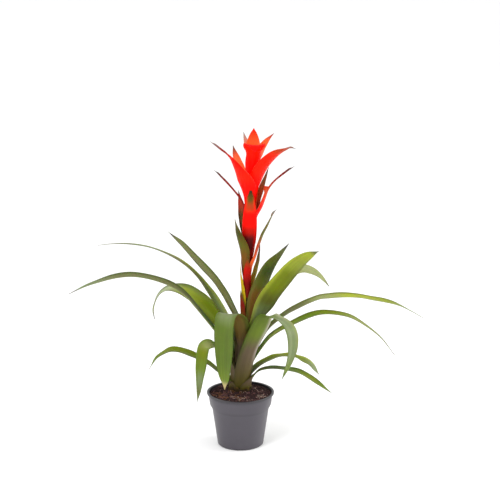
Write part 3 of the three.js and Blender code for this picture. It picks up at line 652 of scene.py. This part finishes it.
def grow_leaf(row, order):
    spec = dict(LEAF_FORM, **row)
    radius, foot, slope = RINGS[spec["ring"]]
    first_reach, first_height = spec["line"][0]

    def cone(height):
        return radius + slope * (height - foot)

    def least(height):
        return cone(height) if height < first_height else 0

    low, high = [mix(foot, first_height, place) for place in CONE_PLACES]
    upright = [(cone(foot), foot), (cone(low), low), (mix(cone(high), first_reach, CONE_LEAVING), high)]
    line = upright + spec["line"]
    sheath_half = max(radius * math.radians(spec["wrap"]), LEAST_SHEATH * spec["width"])

    def neck_at(length):
        neck = NECK_PER_SHEATH * (first_height - foot) / length
        return min(max(neck, NECK_SHARES[0]), NECK_SHARES[1])

    def half_width(share, length):
        neck = neck_at(length)
        blade_half = spec["width"] / 2 * stepped(spec["shape"], (share - neck) / (1 - neck))
        return max(mix(blade_half, sheath_half, 1 - ease(NECK_START, neck, share)), TIP_HALF_WIDTH)

    neck = neck_at(measured(smooth_line(line), lambda height: 0)[2])
    mauve, green = [neck * place for place in spec["mauve"]]

    def skin(paints):
        stops = [(0, "olive brown"), (mauve, "mauve brown")] + evenly(paints, green, PAINTS_END)
        return edged(stops + evenly(spec["tip"], TIP_START, 1), spec["margins"])

    piece = blade(spec["name"] + "_blade", spec, line, least, half_width, skin(spec["upper"]),
                  skin(spec["under"]), (LEAF_UPPER, LEAF_UNDER), order)
    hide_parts(spec["name"])
    return piece


def grow_scale(order):
    """One dry scale round the plant's foot."""
    dice = random.Random(SCALE_SEED + order)
    width = dice.uniform(*SCALE_WIDTH)
    top = dice.uniform(*SCALE_TOP)
    flare = dice.uniform(*SCALE_FLARE)
    first = dice.choice(SCALE_PAINTS)
    second = dice.choice(SCALE_PAINTS)
    turn = (order + dice.uniform(-SCALE_STRAY, SCALE_STRAY)) / SCALE_COUNT * 360
    spec = dict(SCALE_FORM, turn=turn)
    line = [
        (SCALE_RING, SCALE_FOOT),
        (SCALE_RING + SCALE_BULGE, mix(SCALE_FOOT, top, 0.5)),
        (SCALE_RING + flare, top),
    ]

    def half_width(share, length):
        return width / 2 * stepped(spec["shape"], share)

    skin = edged([(0, "dark brown"), (0.5, first), (1, second)], ())
    piece = blade(f"scale_{order + 1:02d}", spec, line, lambda height: 0, half_width, skin, skin,
                  (LEAF_UPPER, LEAF_UNDER), SCALE_SEED + order)
    return piece


def grow_bract(row, order):
    spec = dict(BRACT_FORM, **row)
    foot = FIRST_BRACT_HEIGHT + order * BRACT_SPACING
    root = STALK_RADIUS + CLEARANCE + sagitta(STALK_RADIUS + 1, 2 * BRACT_WRAP / BRACT_FACETS)
    low = mix(foot, spec["line"][0][1], BRACT_LEAVING)

    def cone(height):
        return root + BRACT_SLOPE * (height - foot)

    def half_width(share, length):
        half = spec["width"] / 2 * stepped(spec["shape"], share)
        curl = ease(spec["thread"] - THREAD_RUN, spec["thread"], share) * (1 - ease(THREAD_END, 1, share))
        return max(half, THREAD_RADIUS * math.radians(THREAD_WRAP) * curl, TIP_HALF_WIDTH)

    name = f"bract_{order + 1:02d}"
    inner = edged(evenly(spec["inner"]), spec["margins"])
    outer = edged(evenly(spec["outer"]), spec["margins"])
    piece = blade(name + "_blade", spec, [(root, foot), (cone(low), low)] + spec["line"], cone, half_width,
                  inner, outer, (BRACT_INNER, BRACT_OUTER), BRACT_SEED + order)
    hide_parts(name)
    return piece


def fill(tree, node, inputs):
    """Sets a node's inputs, each to a value or to what comes out of another node."""
    for key, value in inputs.items():
        if isinstance(value, bpy.types.NodeSocket):
            tree.links.new(value, node.inputs[key])
        else:
            node.inputs[key].default_value = value
    return node


def add_node(tree, kind, inputs, operation=None):
    made = tree.nodes.new("ShaderNode" + kind)
    if operation:
        made.operation = operation
    return fill(tree, made, inputs)


def math_node(tree, operation, first, second):
    return add_node(tree, "Math", {0: first, 1: second}, operation).outputs[0]


def noise_node(tree, vector, scale, detail):
    return add_node(tree, "TexNoise", {"Vector": vector, "Scale": scale, "Detail": detail}).outputs["Fac"]


def raised_by(tree, height, strength, distance):
    inputs = {"Height": height, "Strength": strength, "Distance": distance}
    return add_node(tree, "Bump", inputs).outputs[0]


GRAIN_STRENGTHS = ("Vein Strength", "Stripe Strength", "Blotch Strength")


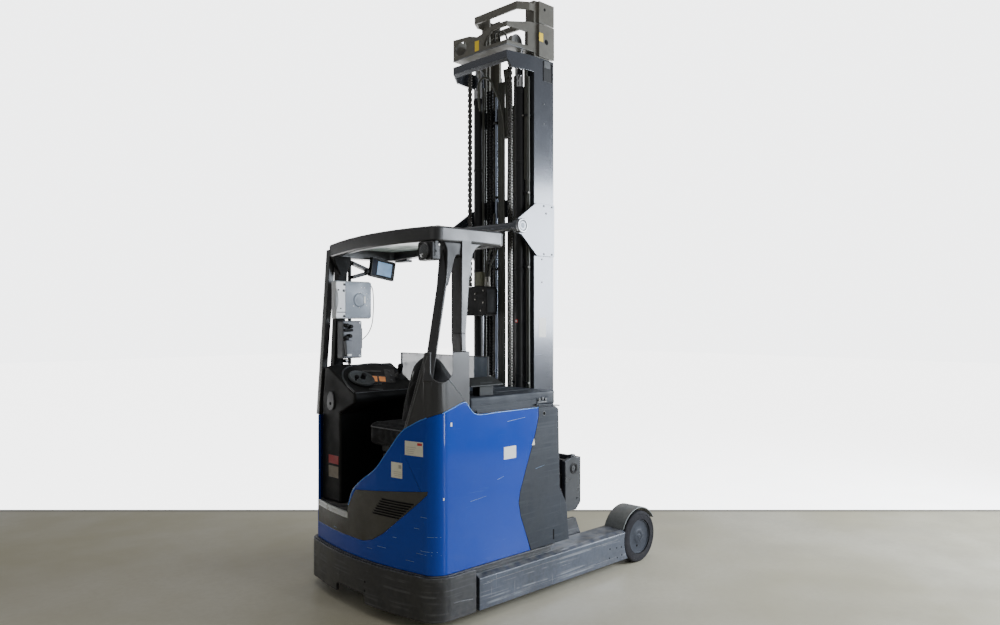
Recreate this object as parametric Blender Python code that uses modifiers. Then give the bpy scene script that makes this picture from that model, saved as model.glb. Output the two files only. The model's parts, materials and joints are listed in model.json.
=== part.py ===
"""Sit-on reach truck with a three-stage mast that slides out between its wheel arms, in metres.

X points forwards, Y to the left and Z up. Stations along X are measured from the rearmost point of the bumper,
and one empty moves the whole truck so that the world's origin is on the floor under its middle.
"""

import math

import bmesh
import bpy
from mathutils import Matrix, Vector

# Overall sizes
HALF_WIDTH = 0.635
SEAT_GAP = 0.0003
RUNNING_GAP = 0.006
THROUGH = 0.5

# Load wheels and wheel arms
WHEEL_X = 1.920
WHEEL_R = 0.175
WHEEL_WIDTH = 0.100
WHEEL_TREAD = 0.057
WHEEL_RECESS = 0.012
WHEEL_AXLE_R = 0.028
WHEEL_OUTER_Y = HALF_WIDTH - 0.010
HUB_R = WHEEL_R - WHEEL_TREAD
ARM_REAR_X = 0.395
ARM_WIDTH = 0.180
ARM_LOW = 0.058
ARM_TOP = 0.254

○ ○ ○

• _Set exercise_
Which lines contain "code"? Copy each of them out.

• _Answer to this exercise_
Write part 3 of the three.js and Blender code for this picture. It picks up at line 652 of scene.py. This part finishes it.
Recreate this object as parametric Blender Python code that uses modifiers. Then give the bpy scene script that makes this picture from that model, saved as model.glb. Output the two files only. The model's parts, materials and joints are listed in model.json.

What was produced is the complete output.